Nobody prevents you from correcting Jeffs' statements as long as you stay on the subject rather than attacking him (or anybody else) personally. In fact I'm very much interested in reading your point of view on the subject, that's what the forum is for.
Unfortunately, there's not much more to say than that he hasn't uttered a single accurate word. JACK may have problems, but Jeff doesn't know what they are because he doesn't actually know anything about JACK. He only knows that he doesn't like it. That's fine. However, spreading lies and misinformation is not OK, and I'm afraid I can't avoid calling the man an idiot and a liar when that's what he clearly intends to present himself as. This post will probably be edited severely, as will anything else I post now in this thread. I'm sure you wouldn't like having a hand placed over your mouth any more than I do. So, for now I'll leave it at that.

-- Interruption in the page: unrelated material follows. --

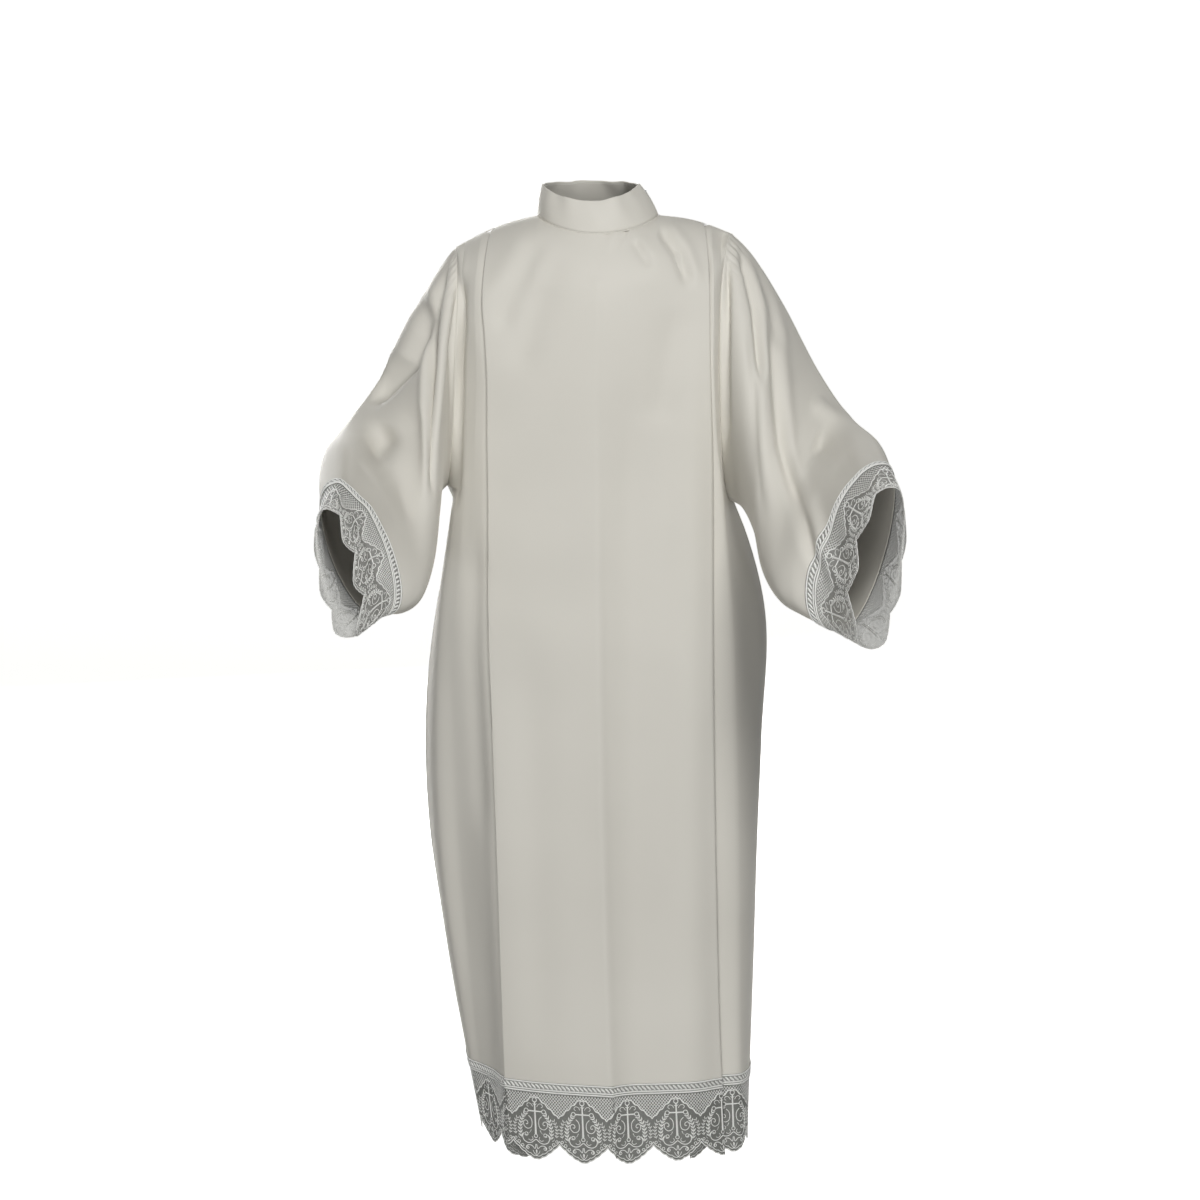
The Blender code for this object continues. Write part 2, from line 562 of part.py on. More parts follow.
def zip_strip(name, width, thickness, drop, finish):
    """A flat strip of the zip, lying below the line of the cloth by its drop."""
    path = zip_path()
    heading = unit(np.gradient(path, axis=0))
    path = path + np.stack([heading[:, 1], -heading[:, 0]], axis=-1) * drop
    sides = []
    for y in (-width / 2, width / 2):
        sides.append(np.stack([path[:, 0], np.full(len(path), y), path[:, 1]], axis=-1))
    wall(name, np.stack(sides, axis=1), thickness, finish)


def block(name, low, high, finish, guide=False):
    """A box between two corners. A guide is only a cutter or an addition, and isn't rendered."""
    mesh = bpy.data.meshes.new(name)
    corners = [(x, y, z) for x in (low[0], high[0]) for y in (low[1], high[1]) for z in (low[2], high[2])]
    sides = ((0, 1, 3, 2), (4, 6, 7, 5), (0, 4, 5, 1), (2, 3, 7, 6), (0, 2, 6, 4), (1, 5, 7, 3))
    mesh.from_pydata(corners, [], sides)
    mesh.materials.append(finish)
    made = bpy.data.objects.new(name, mesh)
    bpy.context.collection.objects.link(made)
    if guide:
        made.hide_render = True
        made.display_type = "WIRE"
    return made


def combine(target, operation, other):
    step = target.modifiers.new(other.name, "BOOLEAN")
    step.operation = operation
    step.object = other
    step.solver = "EXACT"


def build_slider(metal):
    """The zip's slider with its bail, and the pull tab that swings on it. Their X runs up the zip
    and their Z out of the cloth."""
    base, top = collar_ring(0.0, 0.0), collar_ring(0.0, 1.0)
    up = Vector(top - base).normalized()
    out = Vector((up.z, 0, -up.x))
    place = Matrix.Translation(Vector(top) - up * SLIDER_BELOW_TOP)
    frame = place @ Matrix((up, out.cross(up), out)).transposed().to_4x4()
    length, width, height = SLIDER_SIZE
    low = CHAIN_WALL / 2 - CHAIN_DROP + GAP
    high = low + height
    slider = block("zip_slider", (-length / 2, -width / 2, low), (length / 2, width / 2, high), metal)
    reach = BAIL_BORE / 2 + BAIL_BAR
    bail_low = (-reach, -BAIL_WIDTH / 2, high - GAP)
    bail_high = (reach, BAIL_WIDTH / 2, high + BAIL_BORE + BAIL_BAR)
    bail = block("bail", bail_low, bail_high, metal, guide=True)
    bore_low = (-BAIL_BORE / 2, -BAIL_WIDTH, high)
    bore_high = (BAIL_BORE / 2, BAIL_WIDTH, high + BAIL_BORE)
    bore = block("bail_bore", bore_low, bore_high, metal, guide=True)
    combine(slider, "UNION", bail)
    combine(slider, "DIFFERENCE", bore)
    half = PULL_WALL / 2
    side = BAIL_WIDTH / 2 + 2 * GAP
    pull_low = (half - PULL_LENGTH, -PULL_WIDTH / 2, -half)
    pull = block("zip_pull", pull_low, (half, PULL_WIDTH / 2, half), metal)
    window = block("pull_window", (-PULL_WINDOW, -side, -PULL_WALL), (-half, side, PULL_WALL), metal, guide=True)
    combine(pull, "DIFFERENCE", window)
    hinge = frame @ Matrix.Translation((0, 0, high + BAIL_BORE / 2))
    for made in (slider, bail, bore):
        made.matrix_world = frame
    for made in (pull, window):
        made.matrix_world = hinge


def main():
    for old in list(bpy.data.objects):
        bpy.data.objects.remove(old)
    cloth = material("polyester_satin", (0.58, 0.56, 0.52), 0.42)
    lace = material("embroidered_tulle", (0.66, 0.65, 0.62), 0.55)
    tape = material("zip_tape", (0.62, 0.61, 0.58), 0.7)
    coil = material("zip_coil", (0.72, 0.71, 0.70), 0.35)
    metal = material("nickel_plate", (0.62, 0.61, 0.62), 0.28, 1.0)
    for face in ("front", "back"):
        build_body(face, cloth, lace)
    for side in ("right", "left"):
        build_sleeve(side, cloth, lace)
    build_collar(cloth)
    zip_strip("zip_tape", TAPE_WIDTH, TAPE_WALL, TAPE_DROP, tape)
    zip_strip("zip_chain", CHAIN_WIDTH, CHAIN_WALL, CHAIN_DROP, coil)
    build_slider(metal)


main()
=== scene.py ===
import math

import bpy
import numpy as np
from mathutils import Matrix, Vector


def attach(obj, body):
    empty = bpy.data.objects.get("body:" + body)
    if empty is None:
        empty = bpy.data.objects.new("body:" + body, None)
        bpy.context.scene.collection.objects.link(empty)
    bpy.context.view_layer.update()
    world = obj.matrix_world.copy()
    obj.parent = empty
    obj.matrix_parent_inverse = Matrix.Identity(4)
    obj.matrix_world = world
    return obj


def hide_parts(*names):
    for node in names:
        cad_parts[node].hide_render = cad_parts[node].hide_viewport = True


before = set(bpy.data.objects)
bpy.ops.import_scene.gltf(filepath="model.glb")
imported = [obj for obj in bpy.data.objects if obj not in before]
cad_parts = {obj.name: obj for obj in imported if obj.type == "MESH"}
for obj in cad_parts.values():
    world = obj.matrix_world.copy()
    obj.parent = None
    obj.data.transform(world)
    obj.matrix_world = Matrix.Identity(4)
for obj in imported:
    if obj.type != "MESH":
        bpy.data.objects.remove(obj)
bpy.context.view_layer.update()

print("frame: loaded", len(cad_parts), "nodes")


def smooth(keys, values, at):
    # a cubic curve through the keys, with each slope worked out from its two neighbours
    keys, values = np.asarray(keys, float), np.asarray(values, float)
    slopes = np.gradient(values, keys)
    at = np.clip(at, keys[0], keys[-1])
    k = np.clip(np.searchsorted(keys, at, side="right") - 1, 0, len(keys) - 2)
    span = keys[k + 1] - keys[k]
    t = (at - keys[k]) / span
    start = (1 + 2 * t) * (1 - t) ** 2 * values[k] + t * (1 - t) ** 2 * span * slopes[k]
    end = t * t * (3 - 2 * t) * values[k + 1] + t * t * (t - 1) * span * slopes[k + 1]
    return start + end


def unit(vectors):
    # each vector divided by its own length
    return vectors / np.maximum(np.linalg.norm(vectors, axis=-1, keepdims=True), 1e-9)


def lengthAlong(points):
    # running length of a line of points, starting at 0
    steps = np.linalg.norm(np.diff(points, axis=0), axis=-1)
    return np.concatenate([[0], np.cumsum(steps)])


def alongLine(at, run, values):
    # each column of values at these running lengths, by straight lines between its rows
    return np.stack([np.interp(at, run, column) for column in np.transpose(values)], axis=-1)


def gridFaces(rows, columns, closed=False):
    # one quad between each four neighbours, and one more column of them when it closes
    across = columns if closed else columns - 1
    r, c = np.meshgrid(np.arange(rows - 1), np.arange(across), indexing="ij")
    after = (c + 1) % columns
    quads = np.stack([r * columns + c, r * columns + after,
                      (r + 1) * columns + after, (r + 1) * columns + c], axis=-1)
    return quads.reshape(-1, 4)


def repeatFaces(faces, times, points):
    # the same faces for each copy of the points, numbered on from the copy before
    return (faces + np.arange(times)[:, None, None] * points).reshape(-1, 4)


def addMesh(name, points, faces, finish, uv=None, thickness=0.0):
    # a piece at the origin with its place in its mesh, and with half its wall on each side
    mesh = bpy.data.meshes.new(name)
    mesh.from_pydata(points.reshape(-1, 3).tolist(), [], faces.tolist())
    if uv is not None:
        layer = mesh.uv_layers.new(name="cloth")
        layer.data.foreach_set("uv", uv.reshape(-1, 2)[faces.reshape(-1)].astype(np.float32).ravel())
    mesh.shade_smooth()
    mesh.materials.append(finish)
    piece = bpy.data.objects.new(name, mesh)
    bpy.context.collection.objects.link(piece)
    if thickness:
        wall = piece.modifiers.new("wall", "SOLIDIFY")
        wall.thickness = thickness
        wall.offset = 0.0
    return piece


def gridUv(grid):
    # metres across and metres down, each by the mean step of its columns or rows
    across = np.linalg.norm(np.diff(grid, axis=1), axis=-1).mean(axis=0)
    down = np.linalg.norm(np.diff(grid, axis=0), axis=-1).mean(axis=1)
    u = np.concatenate([[0], np.cumsum(across)])
    v = np.concatenate([[0], np.cumsum(down)])
    return np.stack(np.meshgrid(u, -v), axis=-1)


def closeRing(grid):
    # the grid with its first column again at the end
    return np.concatenate([grid, grid[:, :1]], axis=1)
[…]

Believe me, I'm sure there will be another opportunity in the future for Jeff to make some blatantly false claim about how things actually work on Linux. And I'll be there to set the record straight for a few hours until the thread gets 'cleaned up'.

In the meantime, I'll continue happily making music in a very stable, very flexible, very low latency, modular environment on Linux while Jeff & Jeff enjoy the CPU melting, xrun causing, glitchtastic sounds of PyDAW OS.